For handmade goods look around to see what your competitors charge. Keep in mind, just because they are setting a certain price, it doesn’t mean that they are charging the right price. A lot of people complain of the very low prices on etsy.com. They are low, sometimes ridiculously so. But just because someone else is willing to lose money doesn’t mean that you have to. If you think the prices at a certain market (online or bricks and mortar) then don’t sell there.

If you find that a certain market (like etsy) is pricing work at a too low price, perhaps it’s not the market for you. Knowing what the market will bear means that you must be selling to the correct market. 

Imagine you are opening a high-end coffee shop and you’ll be roasting your own coffee and making the cookies from scratch. You look for a location. Do you open in the ritzy neighbourhood where rents are expensive but so are the other shops? Or do you open in the university neighbourhood full of students who can afford one beer on a Friday night? The same cup of coffee will cost almost double in the ritzy neighbourhood because these are people who understand what you are doing and have the money to pay for it. 

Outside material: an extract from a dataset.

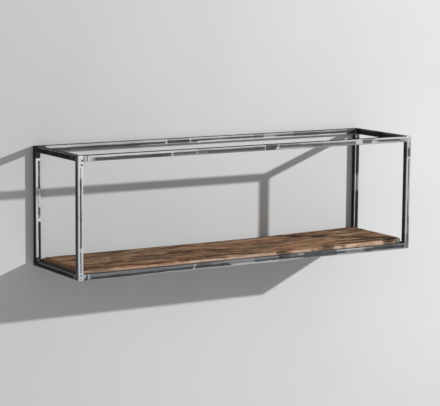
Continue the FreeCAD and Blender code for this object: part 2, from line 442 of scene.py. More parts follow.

When I hear a maker complaining how “no one will pay that much for my work” my first question is where are they trying to sell. If you’re making expensive high end diamond jewelry and trying to sell it at the local farmers market, then no, the market isn’t going to bear your expensive pricing. Find a better market. (Side note - flea markets may be cheap but the market seriously isn’t going to bear much. Just saying.)

In order to price your work properly you have to understand who you are selling to. Find your ideal customer. Then find where that customer shops. Then look at see what sort of prices that market will bear. It’s a start.